Writers completed their retreat at the end of August, a shipping company packed up sentimental furniture and paintings to send to the Sikora family, and the rest of the furnishings were sold at an estate sale organized by Kristen Hudson of Family Affair.
Blewett’s story of connecting with seller Anne Sikora is interesting.
Last year, Blewett was a part of a domino of three transactions from Hawaii to Bend to Portland. This year, Sikora, the buyer of the Hawaii property, was ready to sell her family home in Portland, known as the Professor’s Daughter’s House.
“And the full circle came back to me to do the fourth chapter,” said Blewett. But there were twists and turns along the way.
Sikora interviewed seven agents and most advised her to paint over bold colors in the house — burnt red trim in the living room, sage walls in the sunroom and butter yellow in some of the four bedrooms — to create a blank canvas.
In contrast, Blewett embraced the home’s strong artistic spirit. She suggested softened colors without erasing character. She partnered with Hudson’s staging company to incorporate the seller’s furniture, and “presented buyers with a clear plan for updates that honored the home’s 1912 charm,” said Blewett.
That strategy paid off, said Blewett. An offer for the home was accepted 43 days later.
Tage Packebush, also of Cascade Hasson Sotheby’s International Realty, represented the buyers, a Portland family.
History of the house
If you wander around Portland’s century-old neighborhoods, you will spot English Arts and Crafts houses, a style popularized here by Wade Hampton Pipes and others.
The British launched the Arts and Crafts movement that celebrated craftsmanship and locally made materials in the late 19th century. It was then readily adapted to American tastes, especially by Oregon-born Pipes, who studied at the Central School of Arts and Crafts in London, England, from 1906 to 1911.
Over his 50-year career, Pipes designed 70 residences, from quaint English beach cottages to large Pacific Northwest houses with glass walls. At least 15 of his residences are listed on the National Register of Historic Places.
Renowned Pacific Northwest regional modern architect Pietro Belluschi praised Pipes’ skill as a craftsman and designer who understood good composition and fine detailing.
“Wade Pipes was a man out of time: a free spirit living an uneasy truce with a technologically obsessed society,” observed Belluschi. “He was uncompromising in his principles and adamant in what he thought to be appropriate and beautiful.”
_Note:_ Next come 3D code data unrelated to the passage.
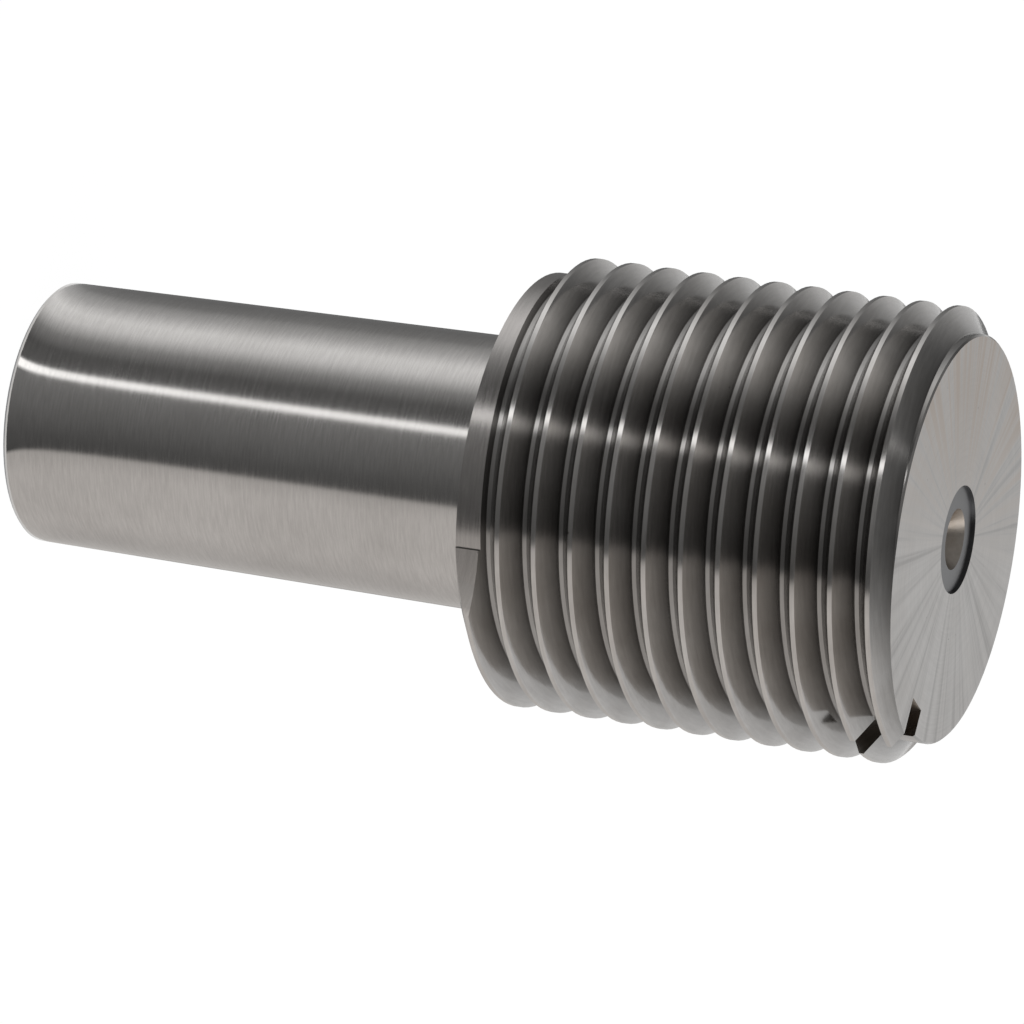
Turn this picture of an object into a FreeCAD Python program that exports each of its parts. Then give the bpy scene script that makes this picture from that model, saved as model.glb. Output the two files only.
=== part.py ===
"""GO member of a 1-12 thread plug gauge: a threaded head on a taper shank, turned and ground from one bar.

The gauge stands on the free end of its shank, with the axis along +Z and the front face of the head on top.
Azimuths are turned from +X towards +Y. All sizes are in millimetres and all angles in degrees.
"""

import FreeCAD, Part
import os
import Sketcher

# Driving dimensions: one cell of the sheet each.
DIMENSIONS = {
    # thread
    "thread_diameter": 25.4,         # major diameter, over the crests
    "thread_pitch": 2.1167,          # twelve threads to the inch
    "thread_depth": 1.4,             # crest to root
    "thread_angle": 60,              # included angle of the flanks
    "crest_flat": 0.265,             # an eighth of the pitch
    # head
    "head_length": 24.9,
    "face_edge_break": 0.1,          # small bevel round the front face
    "collar_diameter": 23.3,         # last turn at the rear, ground down to a plain collar
    "collar_turn": 275,              # how far round the collar reaches before it leaves the rear face
    "lead_in": 0.61,                 # front face to the middle of the ridge, where the thread starts
    "run_out": 0.72,                 # rear face to the middle of the ridge, where the thread ends
    # ground flat that ends the last full ridge
    "flat_distance": 11.73,          # axis to the flat
    "flat_lag": 5.3,                 # the flat's own azimuth, behind the end of the ridge
    # chip groove, cut by a thin wheel
    "groove_azimuth": 340,
    "groove_width": 1.9,
    "wheel_radius": 20.5,
    "wheel_offset": 28.2,            # wheel centre from the gauge's axis
    "wheel_rise": 8.86,              # wheel centre above the front face
    # taper shank
    "shank_length": 29.4,
    "shank_diameter": 15.56,         # at the head, the large end of the taper
    "shank_taper": 48,               # one in this much, on diameter
    "shank_edge_break": 0.16,
    # centre holes in both ends
    "centre_mouth": 6.0,
    "centre_pilot": 3.4,
    "centre_angle": 60,
    "pilot_depth": 6.5,
    "drill_angle": 118,
}

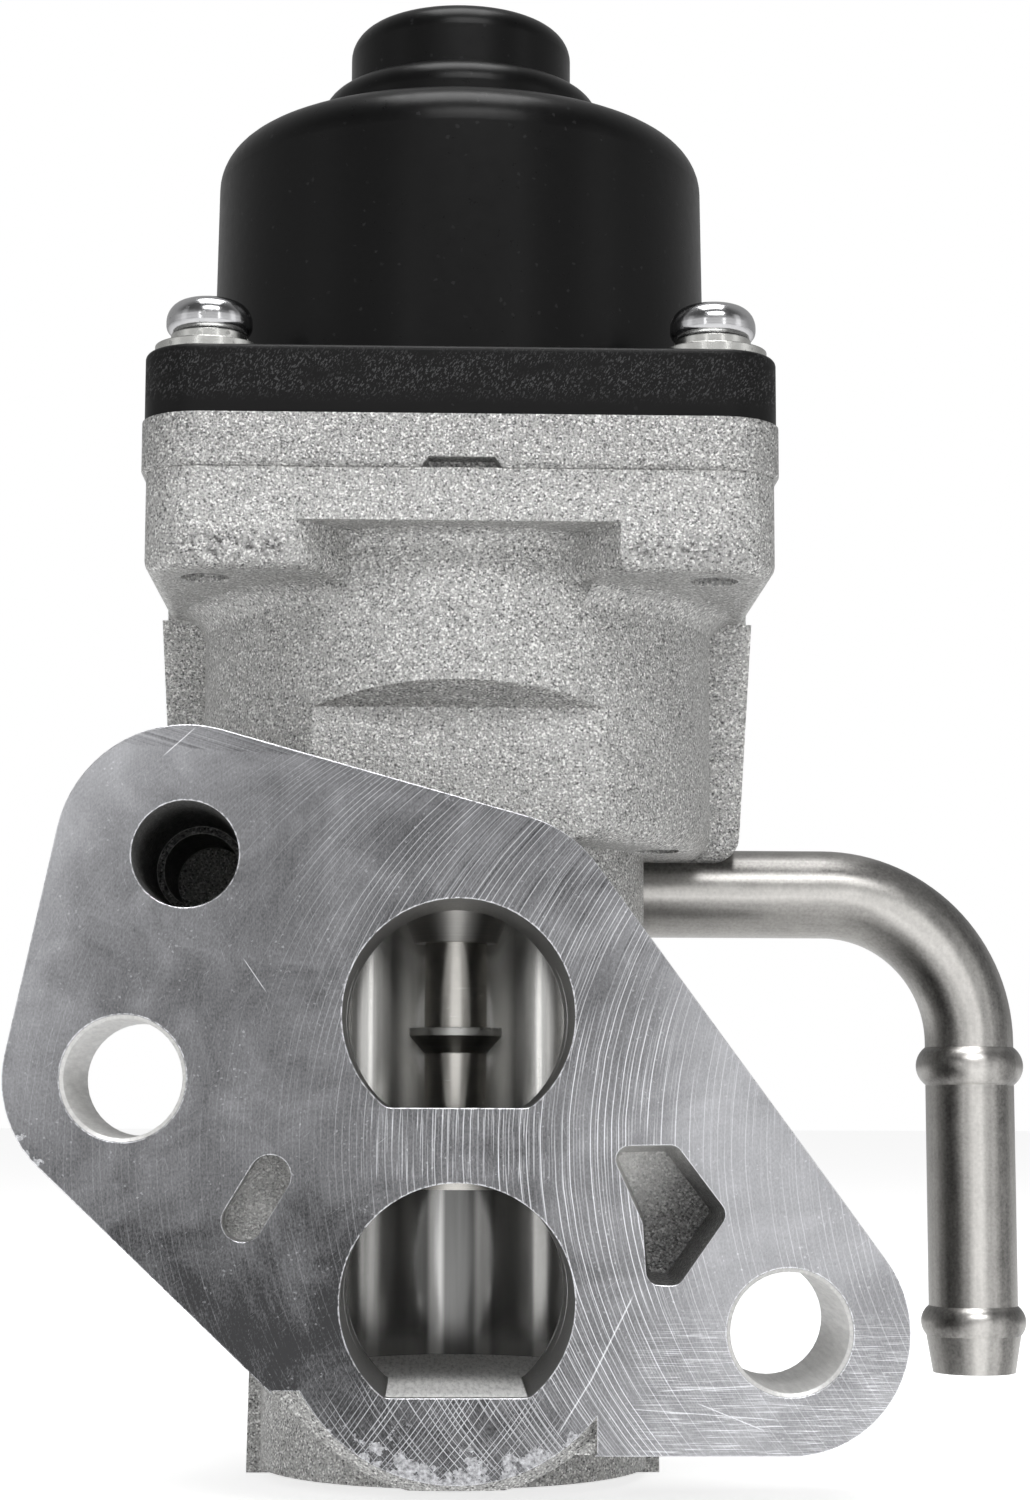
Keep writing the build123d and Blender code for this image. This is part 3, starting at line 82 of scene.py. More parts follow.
class Val:
    """A socket that arithmetic can be written on."""

    def __init__(self, tools, socket):
        self.tools, self.socket = tools, socket

    def op(self, kind, *others):
        return self.tools.calc(kind, self, *others)

    def __add__(self, other):
        return self.op("ADD", other)

    def __sub__(self, other):
        return self.op("SUBTRACT", other)

    def __rsub__(self, other):
        return self.tools.calc("SUBTRACT", other, self)

    def __mul__(self, other):
        return self.op("MULTIPLY", other)

    def __truediv__(self, other):
        return self.op("DIVIDE", other)

    __radd__ = __add__
    __rmul__ = __mul__

    def abs(self):
        return self.op("ABSOLUTE")

    def sqrt(self):
        return self.op("SQRT")

    def sin(self):
        return self.op("SINE")

    def fract(self):
        return self.op("FRACT")

    def floor(self):
        return self.op("FLOOR")

    def max(self, other):
        return self.op("MAXIMUM", other)

    def min(self, other):
        return self.op("MINIMUM", other)

    def above(self, low, high):
        """0 below low, 1 over high, smooth between."""
        node = self.tools.node("ShaderNodeMapRange", interpolation_type="SMOOTHSTEP")
        for name, value in (("Value", self), ("From Min", low), ("From Max", high)):
            self.tools.plug(node.inputs[name], value)
        return Val(self.tools, node.outputs["Result"])

    def below(self, low, high):
        """1 below low, 0 over high, smooth between."""
        return 1.0 - self.above(low, high)

    def band(self, low, high, soft):
        """1 between low and high, 0 outside, smooth within soft of each."""
        return self.above(low - soft, low + soft) * self.below(high - soft, high + soft)


class Tree:
    """Makes and joins nodes in a node tree, which it empties first."""

    def __init__(self, tree):
        tree.nodes.clear()
        self.tree = tree

    def node(self, kind, **settings):
        node = self.tree.nodes.new(kind)
        for key, value in settings.items():
            setattr(node, key, value)
        return node

    def plug(self, socket, value):
        """Links a Val or a socket, or sets a constant."""
        if isinstance(value, Val):
            value = value.socket
        if isinstance(value, bpy.types.NodeSocket):
            self.tree.links.new(value, socket)
        else:
            socket.default_value = value

    def plug_in_turn(self, node, values):
        for socket, value in zip(node.inputs, values):
            self.plug(socket, value)

    def calc(self, kind, *values):
        node = self.node("ShaderNodeMath", operation=kind)
        self.plug_in_turn(node, values)
        return Val(self, node.outputs[0])

    def split(self, vector):
        node = self.node("ShaderNodeSeparateXYZ")
        self.plug(node.inputs[0], vector)
        return [Val(self, part) for part in node.outputs]

    def join(self, x, y, z):
        node = self.node("ShaderNodeCombineXYZ")
        self.plug_in_turn(node, (x, y, z))
        return Val(self, node.outputs[0])

    def scaled(self, vector, scale):
        node = self.node("ShaderNodeVectorMath", operation="SCALE")
        self.plug(node.inputs[0], vector)
        self.plug(node.inputs["Scale"], scale)
        return Val(self, node.outputs["Vector"])

    def rays(self, *kinds):
        path = self.node("ShaderNodeLightPath")
        return [Val(self, path.outputs[kind]) for kind in kinds]


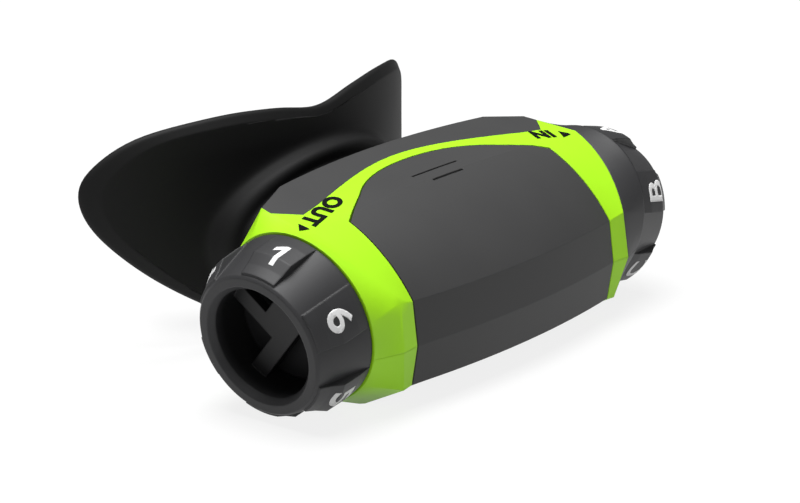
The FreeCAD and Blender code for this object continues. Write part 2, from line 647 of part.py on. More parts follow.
def dial_grip(name, side):
    """The dial: a lobed cone with a bore, on a sleeve that turns in the collar's mouth."""
    body = doc.addObject("PartDesign::Body", name + "_dial_grip")
    inner = "Sizes.tube_radius + Sizes.running"
    sleeve = "Sizes.collar_bore - 2 * Sizes.running"
    base, rim = "Sizes.dial_base_radius", "Sizes.dial_rim_radius"
    gap, top, web = "Sizes.dial_gap", "Sizes.dial_length", "Sizes.web_height"
    reach = "-Sizes.sleeve_reach"
    corners = [(inner, reach), (sleeve, reach), (sleeve, gap), (base, gap), (rim, top + " - 0.5"),
               (rim + " - 0.5", top), ("Sizes.mouth_radius", top),
               ("Sizes.bore_radius", top + " - Sizes.rim_chamfer"), ("Sizes.bore_radius", web),
               (inner, web)]
    revolve(body, "Cone", profile(body, "ConeProfile", "XZ_Plane", corners))
    low = "-Sizes.ring_setback - Sizes.ring_thickness"
    high = "-Sizes.ring_setback"
    bite = "Sizes.collar_bore - Sizes.ring_bite"
    corners = [(bite, low), ("Sizes.collar_bore + 1", low), ("Sizes.collar_bore + 1", high), (bite, high)]
    revolve(body, "RingGroove", profile(body, "GrooveProfile", "XZ_Plane", corners),
            "PartDesign::Groove")
    along = "Sizes.bridge_reach"
    wide, narrow, arm = "Sizes.bridge_wide", "Sizes.bridge_narrow", "Sizes.bridge_arm"
    corners = [("-" + along, "-Sizes.bridge_near"), (along, "-Sizes.bridge_near"), (along, wide),
               (arm, wide), (arm, along), ("-" + arm, along), ("-" + arm, narrow),
               ("-" + along, narrow)]
    bridge_profile = profile(body, "BridgeProfile", "XY_Plane", corners)
    turned = FreeCAD.Rotation(V(0, 0, 1), size("bridge_turn"))
    bridge_profile.AttachmentOffset = FreeCAD.Placement(V(0, 0, size("bridge_height")), turned)
    bridge_profile.setExpression("AttachmentOffset.Base.z", "Sizes.bridge_height")
    bridge = body.newObject("PartDesign::Pad", "Bridge")
    bridge.Profile = bridge_profile
    bridge.setExpression("Length", "Sizes.bridge_thickness")
    bridge.Reversed = True
    doc.recompute()
    root = rim + " - 1"
    knee = base + " - 0.25 * (Sizes.dial_base_radius - Sizes.dial_rim_radius)"
    corners = [(root, gap), (base, gap), (base + " + 0.2", "0.25 * Sizes.dial_length"),
               (knee + " + 0.5 * Sizes.lobe_height", "0.6 * Sizes.dial_length"),
               (rim + " + Sizes.lobe_height", "0.78 * Sizes.dial_length"),
               (rim + " + Sizes.lobe_rim", "Sizes.dial_length - 0.7"),
               (root, "Sizes.dial_length - 0.7")]
    lobe = revolve(body, "Lobe", profile(body, "LobeProfile", "XZ_Plane", corners),
                   angle="Sizes.lobe_angle")
    half = "Sizes.notch_half"
    near, far = "Sizes.tube_radius - 1", "Sizes.collar_bore + 1"
    notch_profile = profile(body, "NotchProfile", "XY_Plane",
                            [(near, "-" + half), (far, "-" + half), (far, half), (near, half)])
    notch_profile.setExpression("AttachmentOffset.Base.z", reach)
    notch = body.newObject("PartDesign::Pocket", "Notch")
    notch.Profile = notch_profile
    notch.setExpression("Length", "Sizes.notch_depth")
    notch.Reversed = True
    doc.recompute()
    pattern = body.newObject("PartDesign::PolarPattern", "Settings")
    pattern.Originals = [lobe, notch]
    pattern.Axis = (notch_profile, ["N_Axis"])
    pattern.Angle = 360
    pattern.Occurrences = int(size("lobe_count"))
    body.Tip = pattern
    placed(body, name + "_dial_grip", side, side * size("lobe_lead"))


def off_axis(item, angle):
    """Moves a round piece's centre out to the circle of the ports."""
    turn = math.radians(angle)
    item.setExpression("Placement.Base.x", "%.4f * Sizes.port_circle" % math.cos(turn))
    item.setExpression("Placement.Base.y", "%.4f * Sizes.port_circle" % math.sin(turn))
    return item


def shutter_disc(name, side):
    """The disc that turns with the dial, with one window over the fixed plate's ports."""
    low = "Sizes.web_height - Sizes.shutter_thickness"
    high = "Sizes.web_height"
    disc = cylinder("Sizes.tube_bore - Sizes.running", low, high)
    window = off_axis(cylinder("Sizes.window_radius", low, high), 0)
    hub = doc.addObject("Part::Cone", "Hub")
    hub.setExpression("Radius1", "Sizes.window_radius - 0.5")
    hub.setExpression("Radius2", "Sizes.window_radius / 2")
    hub.setExpression("Height", "Sizes.shutter_thickness / 2")
    hub.setExpression("Placement.Base.z", high)
    placed(fuse(cut(disc, window), hub), name + "_shutter_disc", side, side * size("lobe_lead"))


def port_plate(name, side):
    """The fixed plate with a port of its own size for each setting."""
    high = "Sizes.web_height - Sizes.shutter_thickness - Sizes.shutter_gap"
    low = high + " - Sizes.port_plate"
    disc = cylinder("Sizes.tube_bore", low, high)
    count = int(size("lobe_count"))
    ports = [off_axis(cylinder("Sizes.port_radius_max - %d * Sizes.port_step" % k, low, high),
                      360 * k / count) for k in range(count)]
    placed(cut(disc, fuse(*ports)), name + "_port_plate", side, side * size("lobe_lead"))


def valve(name, side, way):
    """A spoked seat with a pin, and the silicone flap that lifts along the pin."""
    low, high = "-Sizes.seat_depth", "Sizes.seat_thickness - Sizes.seat_depth"
    seat = cut(cylinder("Sizes.tube_bore", low, high), spokes(low, high, 4))
    lift = "Sizes.valve_travel + Sizes.flap_thickness + Sizes.pin_slack"
    if way > 0:
        tip = high + " + " + lift
        pin = cylinder("Sizes.pin_radius", high, tip)
        head = cylinder("2 * Sizes.pin_radius", tip, tip + " + Sizes.pin_head")
        flap_low = high + " + Sizes.flap_gap"
    else:
        tip = low + " - (" + lift + ")"
        pin = cylinder("Sizes.pin_radius", tip, low)
        head = cylinder("2 * Sizes.pin_radius", tip + " - Sizes.pin_head", tip)
        flap_low = low + " - Sizes.flap_gap - Sizes.flap_thickness"
    placed(fuse(seat, pin, head), name + "_valve_seat", side)
    flap = ring("Sizes.flap_radius", "Sizes.pin_radius + Sizes.running", flap_low,
                flap_low + " + Sizes.flap_thickness")
    placed(flap, name + "_valve_flap", side)


def dial_seal(name, side):
    """A square-cut ring in the bearing tube's groove."""
    seal_ring = ring("Sizes.tube_radius", "Sizes.tube_radius - 2 * Sizes.seal_cord",
                     "Sizes.seal_height - Sizes.seal_cord", "Sizes.seal_height + Sizes.seal_cord")
    placed(seal_ring, name + "_dial_seal", side)


def detent_spring(name, side):
    """A leaf round the bearing tube, on a foot, with a nub that clicks into the notches."""
    outer_edge, inner_edge = "Sizes.collar_bore - 0.3", "Sizes.tube_radius + 0.3"
    high = "-Sizes.sleeve_reach - Sizes.spring_gap"
    low = high + " - Sizes.leaf"
    leaf = ring(outer_edge, inner_edge, low, high, "Sizes.leaf_angle")
    foot = ring(outer_edge, inner_edge, "Sizes.collar_lip - Sizes.crease_back", low, "8")
    nub = doc.addObject("Part::Cone", "Nub")
    nub.setExpression("Radius1", "Sizes.notch_half - 0.1")
    nub.setExpression("Radius2", "Sizes.notch_half / 2")
    nub.setExpression("Height", "Sizes.spring_gap + Sizes.notch_depth / 2")
    middle = "0.5 * (Sizes.collar_bore + Sizes.tube_radius)"
    end = "(Sizes.leaf_angle - 4)"
    nub.setExpression("Placement.Base.x", middle + " * cos(%s * 1 deg)" % end)
    nub.setExpression("Placement.Base.y", middle + " * sin(%s * 1 deg)" % end)
    nub.setExpression("Placement.Base.z", high)
    turn = side * size("lobe_lead") - (size("leaf_angle") - 4) + 90 * (1 - side)
    placed(fuse(leaf, foot, nub), name + "_detent_spring", side, turn)


def retaining_ring(name, side):
    """The split ring that keeps the dial in its collar."""
    clip = ring("Sizes.collar_bore + Sizes.ring_reach", "Sizes.collar_bore - Sizes.ring_bite",
                "-Sizes.ring_setback - Sizes.ring_thickness", "-Sizes.ring_setback",
                "360 - Sizes.ring_split", size("ring_split") / 2)
    placed(clip, name + "_retaining_ring", side)


for name, side in SIDES.items():
    dial_grip(name, side)
    shutter_disc(name, side)
    port_plate(name, side)
    retaining_ring(name, side)
    dial_seal(name, side)
    detent_spring(name, side)
valve("out", SIDES["out"], 1)
valve("in", SIDES["in"], -1)

# The mouthpiece: neck, shield, inner lip guard and bite tabs in one silicone moulding

shield_axis = V(0, size("shield_front") + size("shield_radius"), 0)


def bowl(radius):
    return Part.makeCylinder(radius, 2 * BIG, shield_axis - V(0, 0, BIG), V(0, 0, 1))


half, top, drop = size("shield_half"), size("shield_top"), -size("shield_bottom")
rim = [(0, top - size("shield_dip")), (0.24 * half, 0.983 * top), (0.5 * half, top),
       (0.79 * half, 0.925 * top), (0.94 * half, 0.75 * top), (half, 0.54 * top),
       (0.95 * half, 0.245 * top), (0.77 * half, 0.18 * drop), (0.5 * half, 0.72 * drop),
       (0.25 * half, 0.95 * drop), (0, drop)]
rim = rim + [(-x, z) for x, z in reversed(rim[1:-1])]
edge = Part.BSplineCurve()
edge.interpolate([V(x, 0, z) for x, z in rim], PeriodicFlag=True)
front_outline = Part.Face(Part.Wire(edge.toShape())).extrude(V(0, BIG, 0))
shield = bowl(size("shield_radius")).cut(bowl(size("shield_radius") - size("shield_thickness")))
shield = shield.common(front_outline).common(block(-BIG, BIG, 0, shield_axis.y, -BIG, BIG))
flare_back = size("shield_front") + 4 * size("shield_thickness")
neck = oval(size("neck_width"), size("neck_depth"), size("neck_start"), flare_back,
            size("flare_width"), size("flare_depth"))
neck = neck.cut(bowl(size("shield_radius") - size("shield_thickness") / 2))
lips, thin = size("bite_end"), size("guard_thickness")
tube = oval(size("bite_width") + thin, size("bite_depth") + thin, size("shield_front"), lips)
guard = oval(size("guard_width"), size("guard_depth"), lips - thin, lips)
tabs = []
for side in SIDES.values():
    ends = sorted((side * size("bite_width"), side * (size("bite_width") + size("tab_width"))))
    tabs.append(block(*ends, lips - thin / 2, lips + size("tab_reach"),
                      size("mouth_rise") - size("tab_half"), size("mouth_rise") + size("tab_half")))
mouthpiece = shield.multiFuse([neck, tube, guard] + tabs)
sleeve = oval(size("spigot_width") + size("running") * 2, size("spigot_depth") + size("running") * 2,
              0, size("spigot_reach") + size("seam"))
mouthpiece = mouthpiece.cut(sleeve).cut(oval(size("bite_width"), size("bite_depth"), 0, BIG))
shaped("mouthpiece", mouthpiece)


# Checks and files

doc.recompute()
for item in doc.Objects:
    if "Invalid" in item.State or "Error" in item.State:
        raise RuntimeError("failed: " + item.Label)
os.makedirs("parts", exist_ok=True)
for node in nodes:
    shape = node.Shape
    if shape.isNull() or not shape.isValid():
        raise RuntimeError("bad shape: " + node.Label)
    shape.exportStep("parts/" + node.Label + ".step")
    print(node.Label, len(shape.Solids), round(shape.Volume, 1))
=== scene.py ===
# %% [markdown]
# A breathing trainer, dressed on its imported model.
# The frame holds every rigid piece in its real place, so this lesson adds what the
# solids lack: finishes, the collars' slanting crease, printed marks and the soft
# silicone mouthpiece.

import bpy
import math
from mathutils import Matrix, Vector


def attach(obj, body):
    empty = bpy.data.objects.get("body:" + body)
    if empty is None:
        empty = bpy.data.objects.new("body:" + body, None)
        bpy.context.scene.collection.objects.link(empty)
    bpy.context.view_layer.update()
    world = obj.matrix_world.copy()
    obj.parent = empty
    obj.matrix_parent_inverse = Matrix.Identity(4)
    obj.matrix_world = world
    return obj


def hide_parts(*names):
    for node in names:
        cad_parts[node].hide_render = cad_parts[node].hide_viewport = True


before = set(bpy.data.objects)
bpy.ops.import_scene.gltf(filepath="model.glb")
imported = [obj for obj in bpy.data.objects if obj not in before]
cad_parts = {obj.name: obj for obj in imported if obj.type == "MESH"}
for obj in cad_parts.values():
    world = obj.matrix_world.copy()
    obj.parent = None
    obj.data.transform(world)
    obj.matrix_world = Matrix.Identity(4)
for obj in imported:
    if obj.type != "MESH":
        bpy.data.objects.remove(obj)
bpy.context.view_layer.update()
MM = 0.001
AXIS_HEIGHT = 19.5

# %% [markdown]
# The camera stands to the front left and a little above. A long lens from about
# 0.6 m keeps the barrel's far end nearly as large as the near one, as in a catalogue
# picture. A closer camera with a short lens would frame the part too, but it would
# swell the near dial. The camera's height is told from the barrel's axis.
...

In 1911, the 33-year-old Pipes returned to Oregon from England and founded his Portland architecture firm. His first design was a house for his brother, attorney John Pipes, and John’s wife, violinist Susie Fennel Pipes, a member of the Portland Chamber Music trio.
In this house, completed in 1912, Pipes’ characteristic style was well defined and his career firmly launched, according to experts with the National Register of Historic Places writing about Pipe’s 1926 Elizabeth Ducey House.
Historians said each Wade Pipes house was a unique design in which he “synthesized the comfort and beauty of the English country house with its site and his client’s needs into a house which was his own special creation.”
The 1912 English Arts & Crafts house, adjacent to the Oak Bottom Wildlife Refuge on the east bank of the Willamette River, has intricate woodwork, leaded glass and other Arts and Crafts features have been preserved. The kitchen and bathrooms were updated in the popular style that celebrates handmade craftsmanship, functional simplicity and harmony with the environment.
A standalone second home with a private porch that can be used for multigenerational living or as a creative studio is also part of the property.
The residences have a total of 3,332 square feet of living space and are surrounded by landscaped grounds that include raised garden beds, a Japanese-style garden and a saltwater hot tub under old-growth trees.
The Staats family were the owners from 1954 until 2007 when the Sikoras purchased the property and kept it for 18 years.